How do I remove HTML encoded characters from a string?

How do I remove HTML encoded characters from a string? - ruby

I have a string which contains some HTML encoded characters and I want to remove them:
"<div>Hi All,</div><div class=\"paragraph_break\">< /></div><div>Starting today we are initiating PoLS.</div><div class=\"paragraph_break\"><br /></div><div>Please use the following communication protocols:<br /></div><div>1. Task Breakup and allocation - Gravity<br /></div><div>2. All mail communications - BC messages<br /></div><div>3. Reports on PoC / Spikes: Writeboard<br /></div><div>4. Non story related tasks: BC To-Do<br /></div><div>5. All UI and HTML will communicated to you through BC.<br /></div><div>6. For File sharing, we'll be using Dropbox.<br /></div><div>7. Use Skype for lighter and generic desicussions.

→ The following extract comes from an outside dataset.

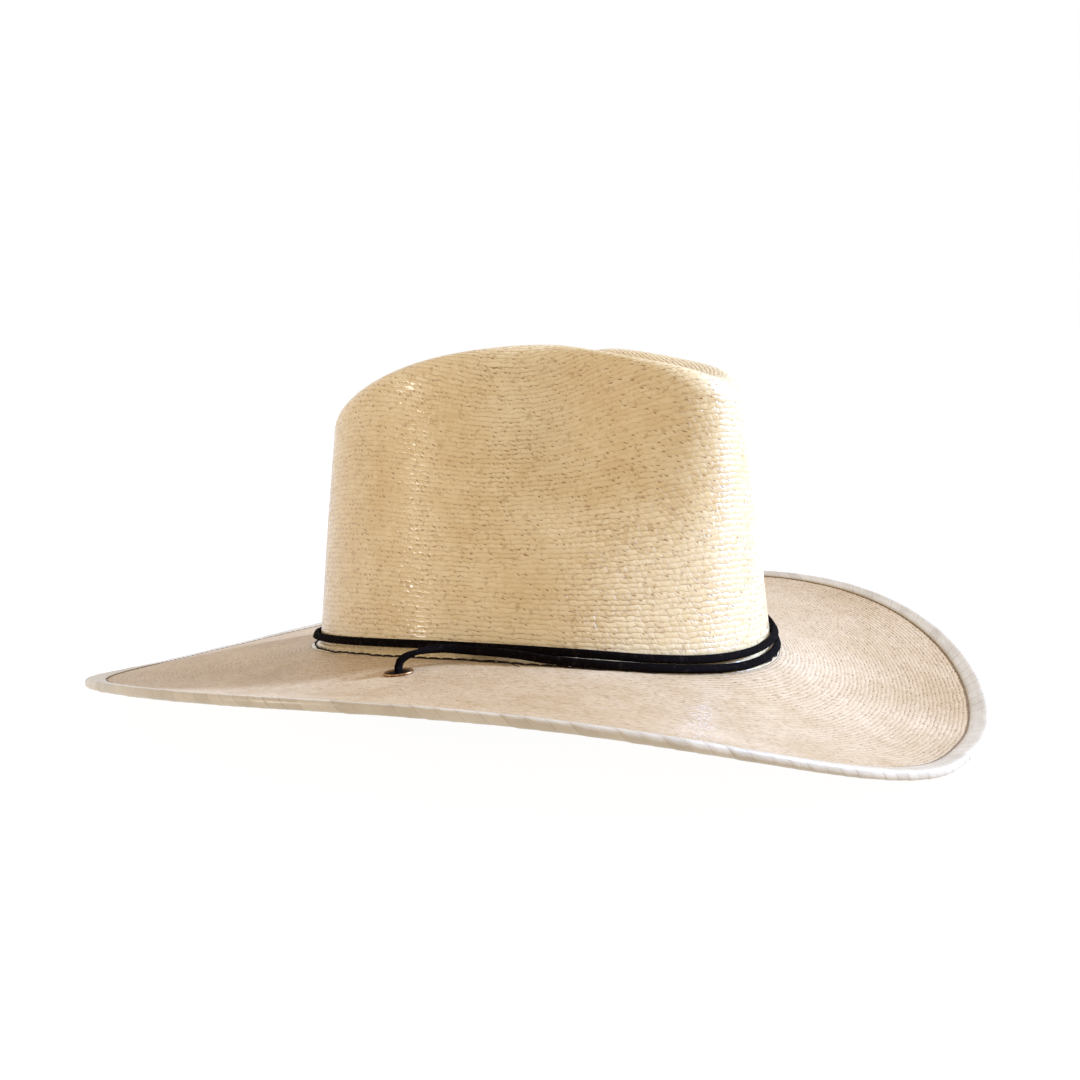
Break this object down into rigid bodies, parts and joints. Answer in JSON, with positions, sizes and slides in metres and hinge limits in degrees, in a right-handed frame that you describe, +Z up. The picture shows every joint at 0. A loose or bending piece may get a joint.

However, in case you need any approvals, data for later reference, etc, then please use BC. PoLS conversation has been created on skype.</div><div class=\"paragraph_break\"><br /></div><div>You'll have been given necessary accesses to all these portals. Please start using them judiciously.</div><div class=\"paragraph_break\"><br /></div><div>All the best!</div><div class=\"paragraph_break\"><br /></div><div>Thanks,<br /></div><div>Saurav<br /></div>"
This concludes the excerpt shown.